# Arctic XP snowplow on 04 Chevy Colorado



## bartonj418 (Nov 5, 2004)

I keep reading about snowbear and Homesteader plows on the smaller trucks, and I thought you would like to hear of another plow available. I have a 04 ext cab Chevy Colorado with an Arctic XP 6.5' blade on it. I only plow my driveway and I have had no problem with pushing the snow with this truck and blade setup. Just thought you all would like to know.

Thanks Jeff


----------



## bikeluver43 (Jan 3, 2005)

lets see some pics!!!


----------



## bartonj418 (Nov 5, 2004)

*pictures*

Attached are a couple of pictures of the truck with the plow on.


----------



## 00 Ram (Nov 11, 2004)

cool! got power angle and everything? how much? where do you get them?

I looked at the arctic website, linked through this site, and all they show is these huge heavy-equipment type "airport" plows. are they the same people that make yours, or is it a different company?


----------



## festerw (Sep 25, 2003)

00 Ram said:


> cool! got power angle and everything? how much? where do you get them?
> 
> I looked at the arctic website, linked through this site, and all they show is these huge heavy-equipment type "airport" plows. are they the same people that make yours, or is it a different company?


Different company try this one http://www.arcticsnowplows.com/index.htm


----------



## bartonj418 (Nov 5, 2004)

*info*

00 Ram, Glad you like.

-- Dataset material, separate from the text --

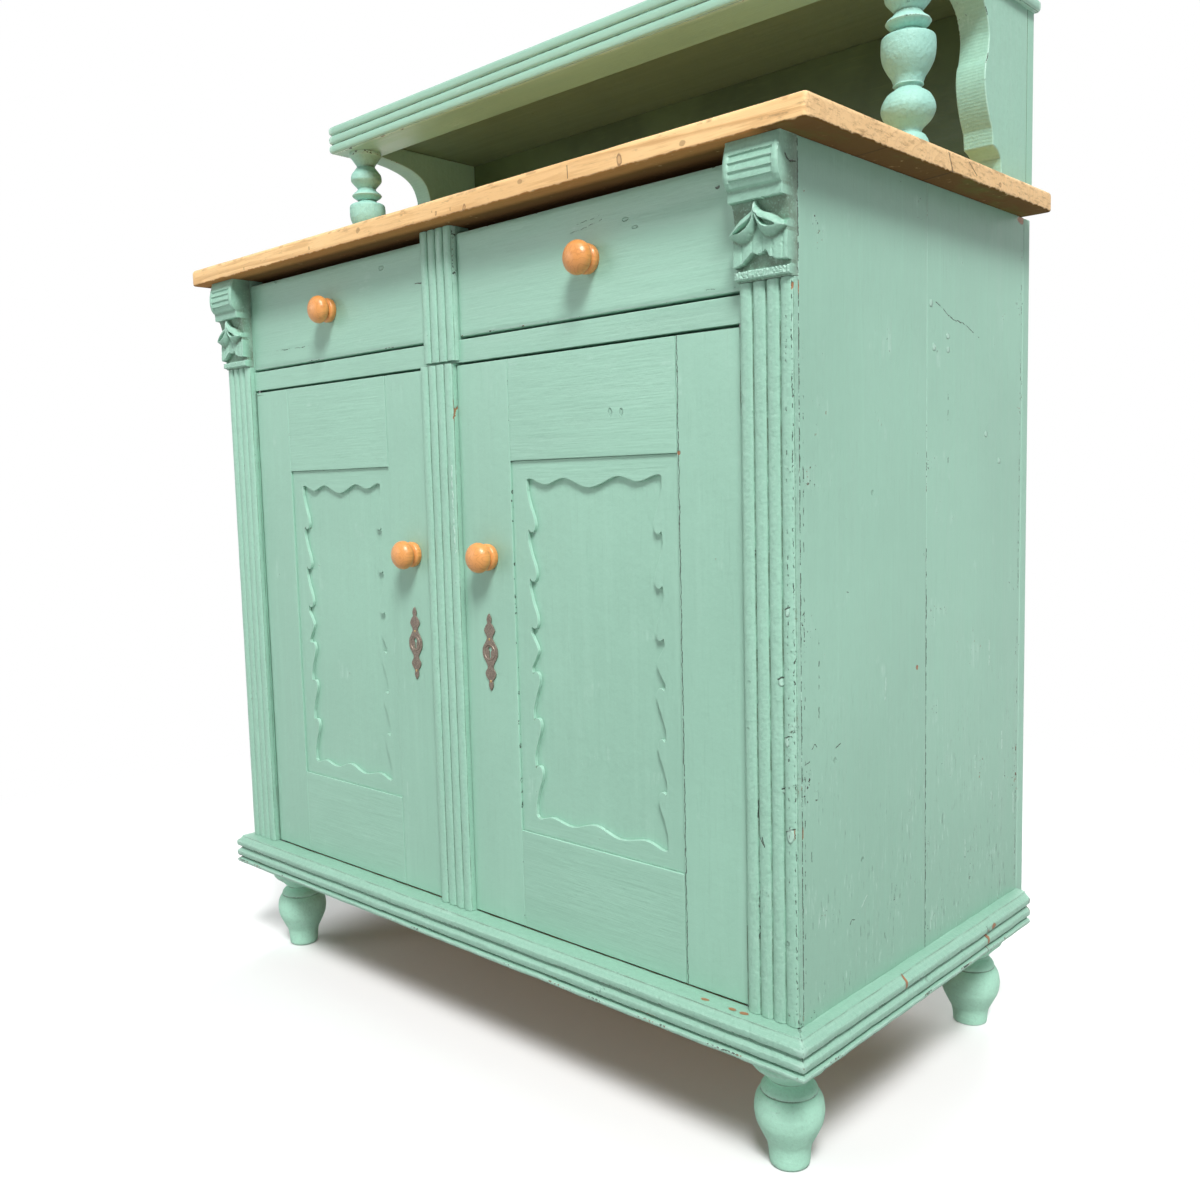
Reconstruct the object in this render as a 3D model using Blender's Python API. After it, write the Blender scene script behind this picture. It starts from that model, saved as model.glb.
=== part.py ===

The plow is an XP arctic power angle plow for light duty trucks about 400lbs. I bought it from my local Arctic dealer in Ellington, CT for $2,650 installed. Arctic snowplows are out of Canada. It's not the same as Arctic link on the site. WWW.arcticsnowplows.com is were I found my plow and dealer. I hope this info helps.


----------



## BUBBACHUKA (Jan 14, 2005)

How tall is the blade ? 
it looks about 16"
How did it do in the BLIZZARD ?


----------



## bartonj418 (Nov 5, 2004)

The blade is 18" high 6.5' long. PLow once during the blizzard and once after it ended. No problem just BIG snow piles.


----------



## edriz (Jan 23, 2018)

bartonj418 said:


> *pictures*
> 
> Attached are a couple of pictures of the truck with the plow on.
> 
> ...


I have this same plow. Would you know where I can parts. Im needing the pump that's inside the reservoir and the valve body. Thanks so much for any help.
Ed


----------



## ConnorExum (Jan 5, 2010)

How high is the moldboard?


----------



## FredG (Oct 15, 2012)

ConnorExum said:


> How high is the moldboard?


18''


----------



## ConnorExum (Jan 5, 2010)

FredG said:


> 18''


That is better than what I was guessing it would be.


----------